Es interesante la opinión de Arcaya porque, en un momento en el que nadie quiere verse emparentado con el gomecismo, él sale a defender no solo su actuación pública a favor del régimen, sino también de sus ideales y su propio honor.

No era, pues, un hombre oportunista, ni amigo de la primera hora del nuevo gobierno. Aunque reconocía lo que significaba ese momento, también consideraba que los antigomecistas no debían ser elogiados, pues eso sería contraproducente para la transición: “Bien estaba que recibiera a los opositores de Gómez, pero no como héroes, cuyo resultado sería una amenaza a la paz”.

El gobierno, desde luego, no le hizo caso. Una vez reafirmado el poder de López Contreras, muchos de los exiliados del gomecismo regresaron al país, e incluso varios ocuparon cargos públicos de importancia, como José Rafael Pocaterra, quien después de haber escrito sus Memorias de un venezolano de la decadencia, el desgarrador relato contra Gómez, fue llamado a presidir el nuevo Ministerio de Trabajo y Comunicaciones.

Se exigía justicia sobre el pasado inmediato, y eso, sin duda, requería de la rendición de cuentas de los viejos funcionarios, Arcaya entre ellos. Pero a diferencia de muchos, él sí decidió enfrentar aquellos juicios.

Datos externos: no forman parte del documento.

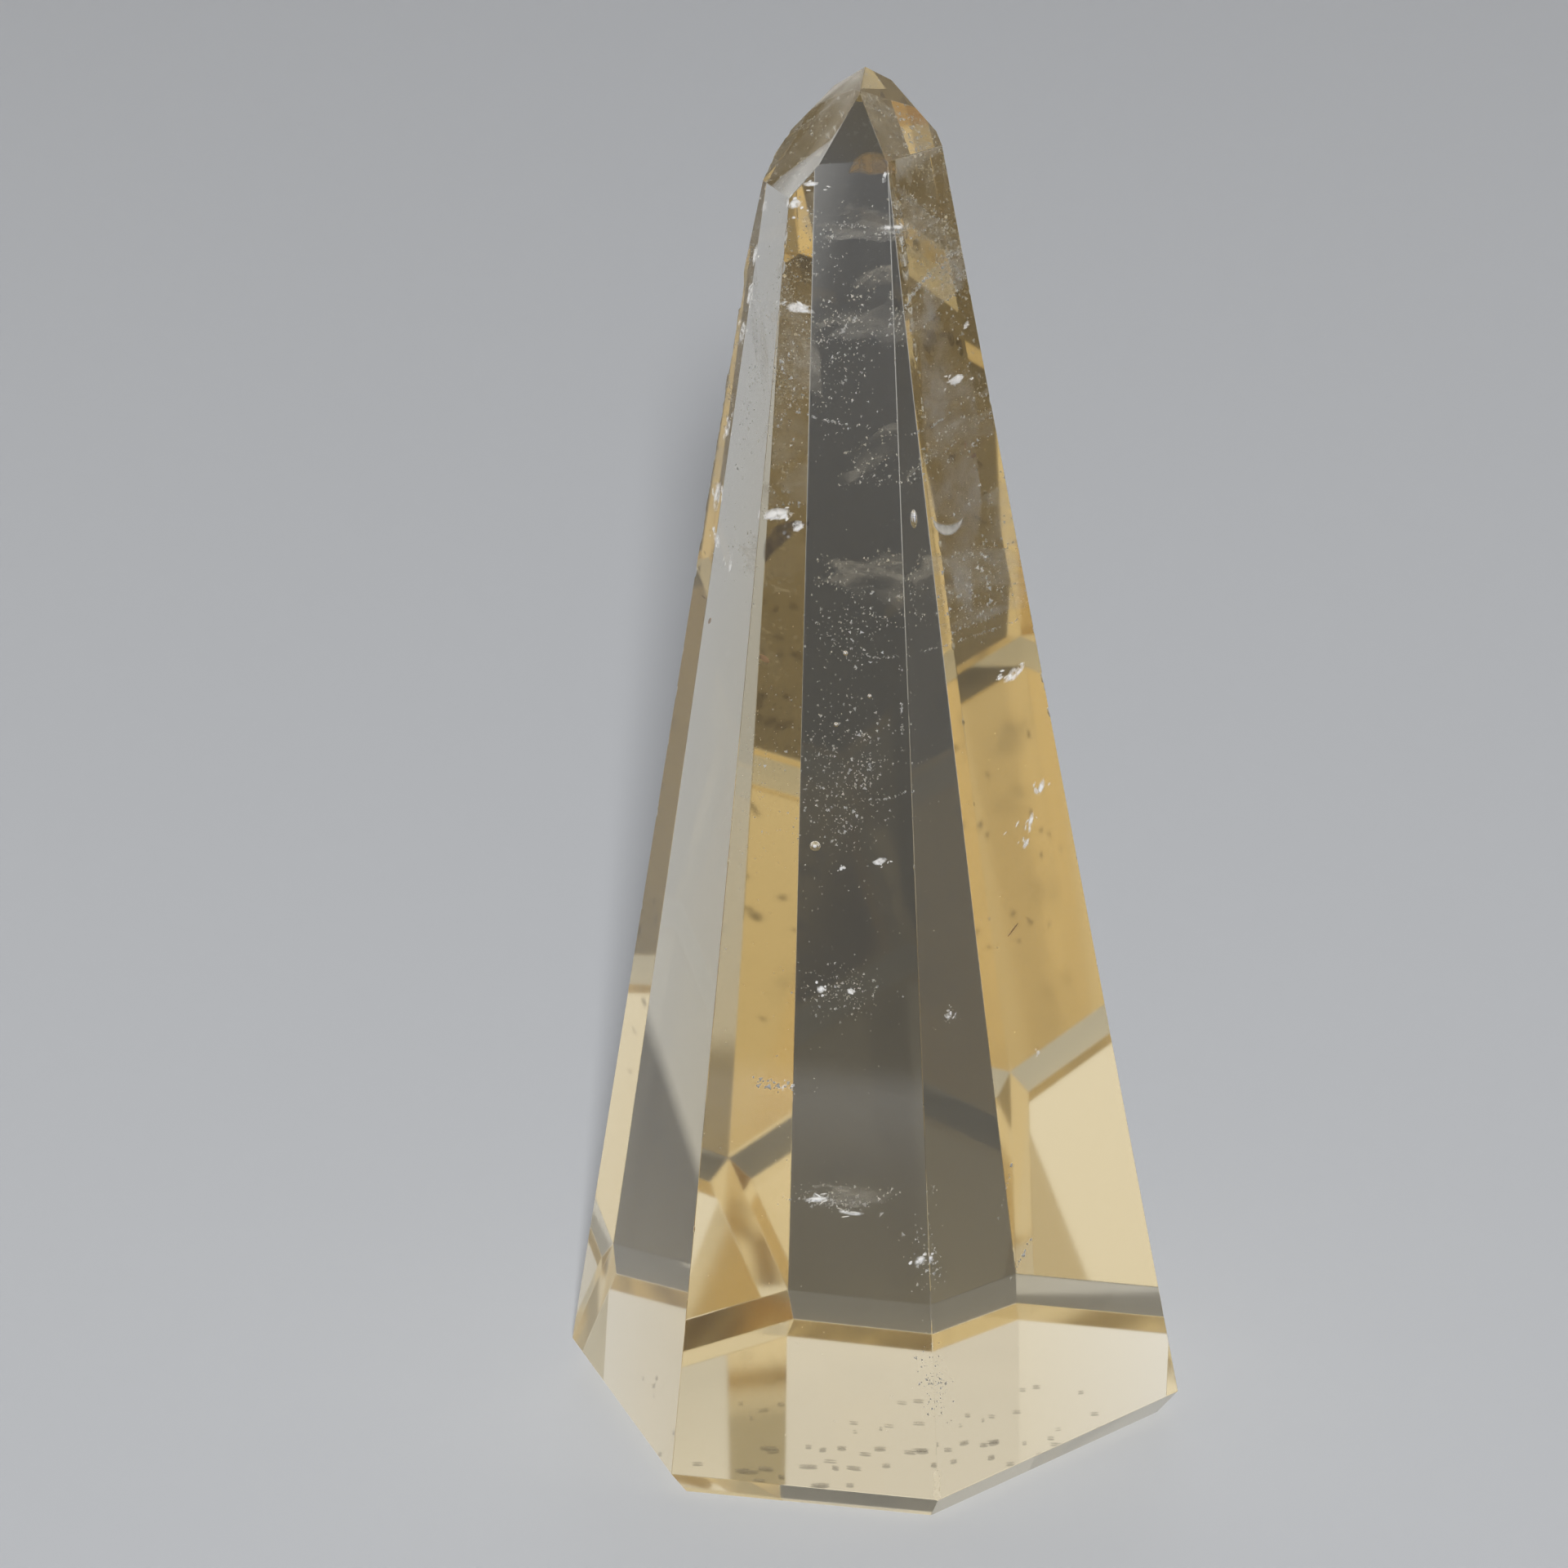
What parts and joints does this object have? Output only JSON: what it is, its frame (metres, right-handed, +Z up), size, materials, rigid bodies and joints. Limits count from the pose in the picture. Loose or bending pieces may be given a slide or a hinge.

Y lo hizo por su reputación. “Cuido de mi honor por mi esposa, por mis hijos y por mí mismo más que la vida; lo cuido también por la patria (…) Debo velar porque mi nombre quede limpio para que no se diga allá, en mengua de nuestra Nación, que ella estuvo representada por un hombre indigno”. Así se diferenciaba del resto de los gomecistas que en medio del ajuste de cuentas del lopecismo, producto de las exigencias en las calles y el deseo de que se hiciera justicia, prefirieron mantenerse lejos del país, en muchos casos callando o gritando estar arrepentidos, implorando el perdón de la gente.

El caso de Arcaya deja en evidencia la característica esencial de cualquier tipo de transición política: la de convivir con el adversario y también la de enfrentar la justicia en el proceso.

Lejos de ser considerado un personaje que supo acomodarse gracias a su silencio y respaldo a una dictadura, se trata de un hombre de su tiempo, que pudo desempeñar no solo su profesión y habilidades académicas, sino también el papel que le tocaba: el de ser un hombre de Estado, comprometido con su labor y la de su jefe. Al punto de que lo defendió a él y a su posición hasta el día de su muerte el 12 de agosto de 1958. Pedro Manuel Arcaya fue el último de los gomecistas.